Data supplied -
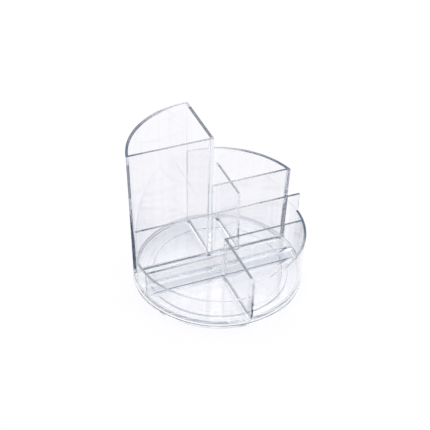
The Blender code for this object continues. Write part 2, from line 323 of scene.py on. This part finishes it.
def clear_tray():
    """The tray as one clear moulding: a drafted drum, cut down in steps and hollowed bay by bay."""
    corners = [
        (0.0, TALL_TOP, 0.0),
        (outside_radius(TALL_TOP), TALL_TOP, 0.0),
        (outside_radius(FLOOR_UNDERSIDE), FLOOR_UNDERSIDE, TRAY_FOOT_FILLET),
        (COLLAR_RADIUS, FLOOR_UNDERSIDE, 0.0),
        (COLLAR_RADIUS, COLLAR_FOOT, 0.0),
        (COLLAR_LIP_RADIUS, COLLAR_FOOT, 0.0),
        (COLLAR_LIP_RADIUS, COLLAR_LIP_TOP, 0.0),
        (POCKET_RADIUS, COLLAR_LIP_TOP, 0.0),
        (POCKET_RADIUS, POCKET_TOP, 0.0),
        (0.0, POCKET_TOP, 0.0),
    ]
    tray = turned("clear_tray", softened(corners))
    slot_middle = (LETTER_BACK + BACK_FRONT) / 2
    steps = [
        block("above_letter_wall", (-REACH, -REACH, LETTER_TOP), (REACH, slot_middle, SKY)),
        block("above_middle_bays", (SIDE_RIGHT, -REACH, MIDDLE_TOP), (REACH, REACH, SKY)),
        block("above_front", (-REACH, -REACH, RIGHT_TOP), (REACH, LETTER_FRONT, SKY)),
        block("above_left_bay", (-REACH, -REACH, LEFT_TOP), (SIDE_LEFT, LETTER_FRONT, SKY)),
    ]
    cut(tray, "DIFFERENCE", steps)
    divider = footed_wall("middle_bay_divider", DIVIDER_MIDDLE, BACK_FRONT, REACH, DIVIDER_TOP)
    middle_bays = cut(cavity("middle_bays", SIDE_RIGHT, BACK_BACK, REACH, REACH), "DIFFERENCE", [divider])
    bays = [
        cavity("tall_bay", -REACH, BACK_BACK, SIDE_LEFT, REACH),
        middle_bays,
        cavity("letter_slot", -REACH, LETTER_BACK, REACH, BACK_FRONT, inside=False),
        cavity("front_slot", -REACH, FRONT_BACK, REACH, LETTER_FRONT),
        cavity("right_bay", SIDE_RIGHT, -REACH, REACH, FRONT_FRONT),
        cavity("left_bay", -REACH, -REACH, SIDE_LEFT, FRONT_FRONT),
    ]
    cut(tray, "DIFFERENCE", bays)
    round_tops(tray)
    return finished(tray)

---

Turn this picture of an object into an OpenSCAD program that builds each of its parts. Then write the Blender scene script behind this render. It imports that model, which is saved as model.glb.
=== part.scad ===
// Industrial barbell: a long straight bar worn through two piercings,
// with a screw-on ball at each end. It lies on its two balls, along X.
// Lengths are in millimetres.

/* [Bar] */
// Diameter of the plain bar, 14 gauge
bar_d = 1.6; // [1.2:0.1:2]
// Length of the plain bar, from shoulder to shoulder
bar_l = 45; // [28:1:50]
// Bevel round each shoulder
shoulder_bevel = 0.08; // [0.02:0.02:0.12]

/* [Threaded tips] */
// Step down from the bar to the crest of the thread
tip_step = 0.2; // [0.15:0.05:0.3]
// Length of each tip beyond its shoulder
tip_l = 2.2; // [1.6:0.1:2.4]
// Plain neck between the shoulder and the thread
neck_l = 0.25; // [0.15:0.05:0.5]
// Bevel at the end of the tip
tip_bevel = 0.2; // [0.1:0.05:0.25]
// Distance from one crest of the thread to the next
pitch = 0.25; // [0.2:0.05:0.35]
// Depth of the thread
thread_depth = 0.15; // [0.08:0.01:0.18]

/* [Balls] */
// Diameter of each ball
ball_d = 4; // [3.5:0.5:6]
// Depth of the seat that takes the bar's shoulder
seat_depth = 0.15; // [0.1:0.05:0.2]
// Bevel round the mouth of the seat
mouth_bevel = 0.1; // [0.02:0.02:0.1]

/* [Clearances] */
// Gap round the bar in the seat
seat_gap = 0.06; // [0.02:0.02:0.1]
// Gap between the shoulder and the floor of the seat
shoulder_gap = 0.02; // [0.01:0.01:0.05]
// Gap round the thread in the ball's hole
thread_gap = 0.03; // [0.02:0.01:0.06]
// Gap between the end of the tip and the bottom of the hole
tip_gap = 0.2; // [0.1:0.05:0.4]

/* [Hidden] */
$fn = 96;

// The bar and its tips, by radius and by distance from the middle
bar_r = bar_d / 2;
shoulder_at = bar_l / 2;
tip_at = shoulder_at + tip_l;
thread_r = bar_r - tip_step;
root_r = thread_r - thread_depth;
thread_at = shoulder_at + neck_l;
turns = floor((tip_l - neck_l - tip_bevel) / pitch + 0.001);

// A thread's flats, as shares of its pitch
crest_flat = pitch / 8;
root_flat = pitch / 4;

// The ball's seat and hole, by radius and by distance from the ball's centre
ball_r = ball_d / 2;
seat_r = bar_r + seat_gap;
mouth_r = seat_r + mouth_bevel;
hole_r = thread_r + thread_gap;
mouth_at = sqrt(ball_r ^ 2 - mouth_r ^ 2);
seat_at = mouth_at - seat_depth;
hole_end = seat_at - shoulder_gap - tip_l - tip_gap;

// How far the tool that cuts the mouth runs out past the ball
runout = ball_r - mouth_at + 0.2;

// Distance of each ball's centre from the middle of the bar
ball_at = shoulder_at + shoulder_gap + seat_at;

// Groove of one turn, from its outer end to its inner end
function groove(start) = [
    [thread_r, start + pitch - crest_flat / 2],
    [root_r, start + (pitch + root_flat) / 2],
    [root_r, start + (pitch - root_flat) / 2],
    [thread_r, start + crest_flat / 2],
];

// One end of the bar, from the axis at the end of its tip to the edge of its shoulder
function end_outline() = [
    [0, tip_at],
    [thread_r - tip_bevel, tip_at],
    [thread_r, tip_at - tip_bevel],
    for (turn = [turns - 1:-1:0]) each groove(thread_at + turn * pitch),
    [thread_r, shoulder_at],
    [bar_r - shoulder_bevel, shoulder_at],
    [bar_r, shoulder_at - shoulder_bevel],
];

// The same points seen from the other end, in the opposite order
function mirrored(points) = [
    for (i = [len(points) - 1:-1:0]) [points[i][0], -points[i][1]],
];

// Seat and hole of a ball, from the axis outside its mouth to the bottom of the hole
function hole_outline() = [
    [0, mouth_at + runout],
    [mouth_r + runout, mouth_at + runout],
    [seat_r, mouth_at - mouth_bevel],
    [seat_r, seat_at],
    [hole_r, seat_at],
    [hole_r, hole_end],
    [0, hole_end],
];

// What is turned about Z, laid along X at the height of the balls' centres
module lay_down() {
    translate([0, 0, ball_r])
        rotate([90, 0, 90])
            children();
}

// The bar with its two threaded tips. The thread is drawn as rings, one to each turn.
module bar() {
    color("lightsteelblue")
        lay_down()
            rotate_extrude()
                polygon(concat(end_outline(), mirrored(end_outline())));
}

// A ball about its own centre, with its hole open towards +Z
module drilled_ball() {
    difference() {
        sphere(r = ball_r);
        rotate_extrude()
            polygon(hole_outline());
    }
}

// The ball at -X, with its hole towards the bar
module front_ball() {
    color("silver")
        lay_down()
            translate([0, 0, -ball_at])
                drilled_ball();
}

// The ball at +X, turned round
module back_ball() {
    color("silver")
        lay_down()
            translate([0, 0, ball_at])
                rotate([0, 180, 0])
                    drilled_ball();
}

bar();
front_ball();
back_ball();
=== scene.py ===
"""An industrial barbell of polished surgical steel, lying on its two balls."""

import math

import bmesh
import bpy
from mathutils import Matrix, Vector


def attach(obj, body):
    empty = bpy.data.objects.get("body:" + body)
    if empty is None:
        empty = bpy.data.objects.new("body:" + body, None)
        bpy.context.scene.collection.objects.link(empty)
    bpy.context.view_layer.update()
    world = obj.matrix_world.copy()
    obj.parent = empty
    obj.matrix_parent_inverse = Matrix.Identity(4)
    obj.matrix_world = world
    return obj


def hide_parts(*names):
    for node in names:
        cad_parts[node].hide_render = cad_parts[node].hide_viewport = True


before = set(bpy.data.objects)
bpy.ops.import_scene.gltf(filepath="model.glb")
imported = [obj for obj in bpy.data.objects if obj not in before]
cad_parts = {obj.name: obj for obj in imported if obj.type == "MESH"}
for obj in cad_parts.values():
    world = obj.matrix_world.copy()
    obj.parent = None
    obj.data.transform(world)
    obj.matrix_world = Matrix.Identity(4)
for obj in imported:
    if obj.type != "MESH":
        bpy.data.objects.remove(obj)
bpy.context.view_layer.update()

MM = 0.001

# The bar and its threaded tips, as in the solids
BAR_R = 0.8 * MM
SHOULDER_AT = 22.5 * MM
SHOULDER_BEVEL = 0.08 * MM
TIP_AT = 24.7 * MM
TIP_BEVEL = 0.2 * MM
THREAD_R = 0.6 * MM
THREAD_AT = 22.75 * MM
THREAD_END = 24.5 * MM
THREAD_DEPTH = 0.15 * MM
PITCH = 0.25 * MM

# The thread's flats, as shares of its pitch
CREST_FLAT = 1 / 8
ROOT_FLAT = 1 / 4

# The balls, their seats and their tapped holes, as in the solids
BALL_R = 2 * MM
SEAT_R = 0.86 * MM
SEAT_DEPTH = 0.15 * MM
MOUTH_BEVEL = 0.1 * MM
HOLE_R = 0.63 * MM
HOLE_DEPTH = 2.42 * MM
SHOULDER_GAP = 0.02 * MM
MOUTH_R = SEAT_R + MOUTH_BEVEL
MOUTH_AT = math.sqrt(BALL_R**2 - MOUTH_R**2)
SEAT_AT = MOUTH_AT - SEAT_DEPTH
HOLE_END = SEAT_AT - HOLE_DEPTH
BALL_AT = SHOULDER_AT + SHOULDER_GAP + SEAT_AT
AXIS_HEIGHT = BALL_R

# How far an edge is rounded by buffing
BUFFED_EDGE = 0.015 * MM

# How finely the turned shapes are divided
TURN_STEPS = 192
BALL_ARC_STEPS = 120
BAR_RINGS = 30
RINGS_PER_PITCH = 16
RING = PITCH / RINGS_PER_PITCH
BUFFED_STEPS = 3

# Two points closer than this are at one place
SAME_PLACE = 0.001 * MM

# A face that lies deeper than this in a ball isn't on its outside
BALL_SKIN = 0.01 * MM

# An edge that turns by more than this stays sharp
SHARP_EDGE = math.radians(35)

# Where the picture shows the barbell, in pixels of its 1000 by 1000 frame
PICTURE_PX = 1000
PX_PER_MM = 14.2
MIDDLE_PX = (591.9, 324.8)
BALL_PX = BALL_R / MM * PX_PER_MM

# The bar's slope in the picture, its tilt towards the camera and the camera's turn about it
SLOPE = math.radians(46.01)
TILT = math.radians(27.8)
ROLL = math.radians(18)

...

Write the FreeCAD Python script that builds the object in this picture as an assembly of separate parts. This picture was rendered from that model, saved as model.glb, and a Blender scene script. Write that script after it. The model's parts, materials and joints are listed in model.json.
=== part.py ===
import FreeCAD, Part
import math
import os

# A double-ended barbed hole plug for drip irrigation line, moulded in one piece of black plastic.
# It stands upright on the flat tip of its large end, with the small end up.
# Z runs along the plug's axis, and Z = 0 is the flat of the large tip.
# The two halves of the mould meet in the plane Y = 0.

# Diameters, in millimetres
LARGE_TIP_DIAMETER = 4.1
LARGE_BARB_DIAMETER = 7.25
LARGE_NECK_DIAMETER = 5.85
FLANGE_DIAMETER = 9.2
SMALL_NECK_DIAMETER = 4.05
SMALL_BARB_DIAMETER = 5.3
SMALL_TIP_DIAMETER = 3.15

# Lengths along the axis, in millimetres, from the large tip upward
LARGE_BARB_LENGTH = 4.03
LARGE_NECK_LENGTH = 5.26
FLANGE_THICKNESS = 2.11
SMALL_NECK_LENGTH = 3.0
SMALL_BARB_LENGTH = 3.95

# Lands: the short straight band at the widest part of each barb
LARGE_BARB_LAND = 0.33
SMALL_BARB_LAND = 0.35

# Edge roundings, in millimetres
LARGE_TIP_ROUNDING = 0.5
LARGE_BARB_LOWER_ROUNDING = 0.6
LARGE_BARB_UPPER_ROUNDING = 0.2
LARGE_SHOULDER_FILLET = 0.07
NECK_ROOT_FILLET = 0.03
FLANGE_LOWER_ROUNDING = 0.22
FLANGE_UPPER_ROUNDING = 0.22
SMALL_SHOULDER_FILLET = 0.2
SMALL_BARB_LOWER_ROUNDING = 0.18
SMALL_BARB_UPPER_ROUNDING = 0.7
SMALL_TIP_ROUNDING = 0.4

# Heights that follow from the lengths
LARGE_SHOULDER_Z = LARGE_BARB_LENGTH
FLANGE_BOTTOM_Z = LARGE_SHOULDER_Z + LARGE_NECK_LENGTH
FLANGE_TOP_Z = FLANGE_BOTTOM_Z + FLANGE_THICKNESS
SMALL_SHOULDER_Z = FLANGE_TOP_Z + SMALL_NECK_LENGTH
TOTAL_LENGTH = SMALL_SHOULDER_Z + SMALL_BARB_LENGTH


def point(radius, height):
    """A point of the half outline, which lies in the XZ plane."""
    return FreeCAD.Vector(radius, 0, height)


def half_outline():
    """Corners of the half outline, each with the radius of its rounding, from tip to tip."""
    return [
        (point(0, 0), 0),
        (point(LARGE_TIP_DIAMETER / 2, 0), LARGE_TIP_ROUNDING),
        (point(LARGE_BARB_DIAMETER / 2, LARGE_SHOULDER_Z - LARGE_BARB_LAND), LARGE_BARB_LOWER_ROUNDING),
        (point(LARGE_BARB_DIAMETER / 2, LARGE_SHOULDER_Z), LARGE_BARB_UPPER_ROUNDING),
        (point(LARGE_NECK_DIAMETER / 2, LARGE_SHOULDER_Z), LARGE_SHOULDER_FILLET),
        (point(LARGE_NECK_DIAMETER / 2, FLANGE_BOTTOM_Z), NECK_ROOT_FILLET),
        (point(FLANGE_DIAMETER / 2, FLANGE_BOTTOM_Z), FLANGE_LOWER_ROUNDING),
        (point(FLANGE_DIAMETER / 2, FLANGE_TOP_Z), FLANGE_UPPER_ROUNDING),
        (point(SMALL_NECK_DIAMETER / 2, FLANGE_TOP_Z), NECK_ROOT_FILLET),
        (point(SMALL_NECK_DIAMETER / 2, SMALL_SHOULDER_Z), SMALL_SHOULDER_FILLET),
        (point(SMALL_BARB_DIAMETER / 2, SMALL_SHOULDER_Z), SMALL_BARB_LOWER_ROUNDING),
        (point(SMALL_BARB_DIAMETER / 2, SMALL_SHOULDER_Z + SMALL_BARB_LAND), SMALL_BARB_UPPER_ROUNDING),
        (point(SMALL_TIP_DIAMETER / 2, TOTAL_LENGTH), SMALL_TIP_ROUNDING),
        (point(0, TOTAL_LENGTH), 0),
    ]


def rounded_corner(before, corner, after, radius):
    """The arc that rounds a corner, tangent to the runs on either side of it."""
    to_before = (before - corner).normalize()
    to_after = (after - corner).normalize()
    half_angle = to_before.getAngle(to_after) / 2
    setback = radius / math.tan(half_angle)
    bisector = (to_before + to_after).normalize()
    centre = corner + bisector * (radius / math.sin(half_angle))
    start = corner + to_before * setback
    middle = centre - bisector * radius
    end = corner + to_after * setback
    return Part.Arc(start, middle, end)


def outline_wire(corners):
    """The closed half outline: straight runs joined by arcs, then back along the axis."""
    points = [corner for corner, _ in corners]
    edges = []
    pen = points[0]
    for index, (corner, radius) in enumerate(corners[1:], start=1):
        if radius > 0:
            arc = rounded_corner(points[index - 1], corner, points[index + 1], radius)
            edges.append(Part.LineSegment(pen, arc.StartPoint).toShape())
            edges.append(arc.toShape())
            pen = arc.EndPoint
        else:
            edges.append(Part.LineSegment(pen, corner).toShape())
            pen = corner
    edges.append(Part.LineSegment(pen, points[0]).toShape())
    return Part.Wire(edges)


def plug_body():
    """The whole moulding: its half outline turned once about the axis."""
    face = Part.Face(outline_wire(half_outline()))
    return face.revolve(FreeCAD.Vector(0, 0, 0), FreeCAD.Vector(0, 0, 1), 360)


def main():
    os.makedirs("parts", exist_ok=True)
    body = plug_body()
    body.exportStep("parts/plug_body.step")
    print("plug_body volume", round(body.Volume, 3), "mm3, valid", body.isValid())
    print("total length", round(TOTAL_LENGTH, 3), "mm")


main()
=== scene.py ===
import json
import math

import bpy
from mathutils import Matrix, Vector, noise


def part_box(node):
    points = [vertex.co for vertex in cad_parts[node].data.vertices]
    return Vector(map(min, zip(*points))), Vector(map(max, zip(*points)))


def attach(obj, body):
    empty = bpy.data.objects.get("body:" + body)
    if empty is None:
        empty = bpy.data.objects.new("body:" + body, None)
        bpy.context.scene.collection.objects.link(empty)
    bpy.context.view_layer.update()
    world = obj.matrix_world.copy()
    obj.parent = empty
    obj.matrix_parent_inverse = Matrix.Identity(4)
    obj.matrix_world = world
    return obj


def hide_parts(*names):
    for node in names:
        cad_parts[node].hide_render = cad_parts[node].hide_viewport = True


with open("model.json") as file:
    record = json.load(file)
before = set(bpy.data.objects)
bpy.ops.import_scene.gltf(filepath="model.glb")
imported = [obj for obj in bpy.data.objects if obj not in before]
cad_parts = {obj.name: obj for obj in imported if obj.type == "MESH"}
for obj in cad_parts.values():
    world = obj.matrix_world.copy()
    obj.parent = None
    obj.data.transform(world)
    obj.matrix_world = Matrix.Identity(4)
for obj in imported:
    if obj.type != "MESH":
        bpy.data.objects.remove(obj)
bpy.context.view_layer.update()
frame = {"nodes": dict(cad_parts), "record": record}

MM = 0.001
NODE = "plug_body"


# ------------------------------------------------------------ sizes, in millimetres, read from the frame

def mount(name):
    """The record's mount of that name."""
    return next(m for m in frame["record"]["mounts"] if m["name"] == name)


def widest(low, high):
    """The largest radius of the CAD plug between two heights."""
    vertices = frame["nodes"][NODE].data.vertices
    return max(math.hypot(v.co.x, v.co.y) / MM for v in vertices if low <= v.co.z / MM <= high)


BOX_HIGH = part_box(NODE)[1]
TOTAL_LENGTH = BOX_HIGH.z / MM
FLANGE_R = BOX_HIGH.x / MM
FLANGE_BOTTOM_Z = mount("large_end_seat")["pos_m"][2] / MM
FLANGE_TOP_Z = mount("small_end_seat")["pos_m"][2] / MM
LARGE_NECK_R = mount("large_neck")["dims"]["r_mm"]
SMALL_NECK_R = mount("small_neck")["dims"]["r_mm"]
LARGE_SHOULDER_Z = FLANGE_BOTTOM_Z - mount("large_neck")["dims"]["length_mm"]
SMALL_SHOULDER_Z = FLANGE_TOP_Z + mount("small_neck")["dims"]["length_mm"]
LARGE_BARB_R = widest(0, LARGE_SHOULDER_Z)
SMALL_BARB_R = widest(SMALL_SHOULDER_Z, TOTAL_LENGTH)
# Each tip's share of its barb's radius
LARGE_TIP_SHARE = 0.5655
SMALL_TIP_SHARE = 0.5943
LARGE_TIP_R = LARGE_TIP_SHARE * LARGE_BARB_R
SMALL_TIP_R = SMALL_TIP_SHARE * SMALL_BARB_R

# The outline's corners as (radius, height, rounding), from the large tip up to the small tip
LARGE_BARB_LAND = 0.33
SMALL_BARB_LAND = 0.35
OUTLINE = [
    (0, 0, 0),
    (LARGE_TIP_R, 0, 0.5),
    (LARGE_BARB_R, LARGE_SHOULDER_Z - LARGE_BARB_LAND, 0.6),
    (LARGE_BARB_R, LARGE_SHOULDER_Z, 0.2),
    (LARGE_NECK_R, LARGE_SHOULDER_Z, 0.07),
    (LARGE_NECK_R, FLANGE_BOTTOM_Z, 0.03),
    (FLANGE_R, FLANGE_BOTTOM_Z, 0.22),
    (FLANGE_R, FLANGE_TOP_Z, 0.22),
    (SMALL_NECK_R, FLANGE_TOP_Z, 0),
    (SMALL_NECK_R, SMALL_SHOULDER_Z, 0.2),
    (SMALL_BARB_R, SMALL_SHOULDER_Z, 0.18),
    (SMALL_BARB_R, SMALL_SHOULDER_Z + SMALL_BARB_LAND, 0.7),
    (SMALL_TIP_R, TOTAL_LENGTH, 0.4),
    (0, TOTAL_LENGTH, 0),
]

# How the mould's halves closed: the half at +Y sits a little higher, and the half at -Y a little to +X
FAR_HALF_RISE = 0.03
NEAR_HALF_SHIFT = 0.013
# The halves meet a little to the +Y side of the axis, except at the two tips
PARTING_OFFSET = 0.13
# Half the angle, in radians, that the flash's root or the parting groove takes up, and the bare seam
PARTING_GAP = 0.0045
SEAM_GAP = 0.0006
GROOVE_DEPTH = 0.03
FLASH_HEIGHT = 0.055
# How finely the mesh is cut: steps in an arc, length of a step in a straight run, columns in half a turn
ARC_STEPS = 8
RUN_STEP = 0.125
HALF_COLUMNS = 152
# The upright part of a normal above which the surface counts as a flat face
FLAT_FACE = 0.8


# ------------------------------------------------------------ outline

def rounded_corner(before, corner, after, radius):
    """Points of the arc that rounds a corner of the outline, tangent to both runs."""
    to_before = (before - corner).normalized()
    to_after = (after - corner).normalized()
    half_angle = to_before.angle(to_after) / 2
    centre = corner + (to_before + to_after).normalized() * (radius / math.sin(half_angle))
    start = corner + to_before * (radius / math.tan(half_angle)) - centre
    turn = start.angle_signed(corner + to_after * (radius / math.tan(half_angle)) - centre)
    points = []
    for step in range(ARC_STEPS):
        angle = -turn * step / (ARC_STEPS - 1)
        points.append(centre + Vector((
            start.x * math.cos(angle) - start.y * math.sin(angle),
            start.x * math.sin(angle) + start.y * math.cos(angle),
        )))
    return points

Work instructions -
All lines above from the one containing "body = plug_body()" to the one containing "return next(m for" must be repeated exactly, both lines included, and no others.

Worked solution -
    body = plug_body()
    body.exportStep("parts/plug_body.step")
    print("plug_body volume", round(body.Volume, 3), "mm3, valid", body.isValid())
    print("total length", round(TOTAL_LENGTH, 3), "mm")


main()
=== scene.py ===
import json
import math

import bpy
from mathutils import Matrix, Vector, noise


def part_box(node):
    points = [vertex.co for vertex in cad_parts[node].data.vertices]
    return Vector(map(min, zip(*points))), Vector(map(max, zip(*points)))


def attach(obj, body):
    empty = bpy.data.objects.get("body:" + body)
    if empty is None:
        empty = bpy.data.objects.new("body:" + body, None)
        bpy.context.scene.collection.objects.link(empty)
    bpy.context.view_layer.update()
    world = obj.matrix_world.copy()
    obj.parent = empty
    obj.matrix_parent_inverse = Matrix.Identity(4)
    obj.matrix_world = world
    return obj


def hide_parts(*names):
    for node in names:
        cad_parts[node].hide_render = cad_parts[node].hide_viewport = True


with open("model.json") as file:
    record = json.load(file)
before = set(bpy.data.objects)
bpy.ops.import_scene.gltf(filepath="model.glb")
imported = [obj for obj in bpy.data.objects if obj not in before]
cad_parts = {obj.name: obj for obj in imported if obj.type == "MESH"}
for obj in cad_parts.values():
    world = obj.matrix_world.copy()
    obj.parent = None
    obj.data.transform(world)
    obj.matrix_world = Matrix.Identity(4)
for obj in imported:
    if obj.type != "MESH":
        bpy.data.objects.remove(obj)
bpy.context.view_layer.update()
frame = {"nodes": dict(cad_parts), "record": record}

MM = 0.001
NODE = "plug_body"


# ------------------------------------------------------------ sizes, in millimetres, read from the frame

def mount(name):
    """The record's mount of that name."""
    return next(m for m in frame["record"]["mounts"] if m["name"] == name)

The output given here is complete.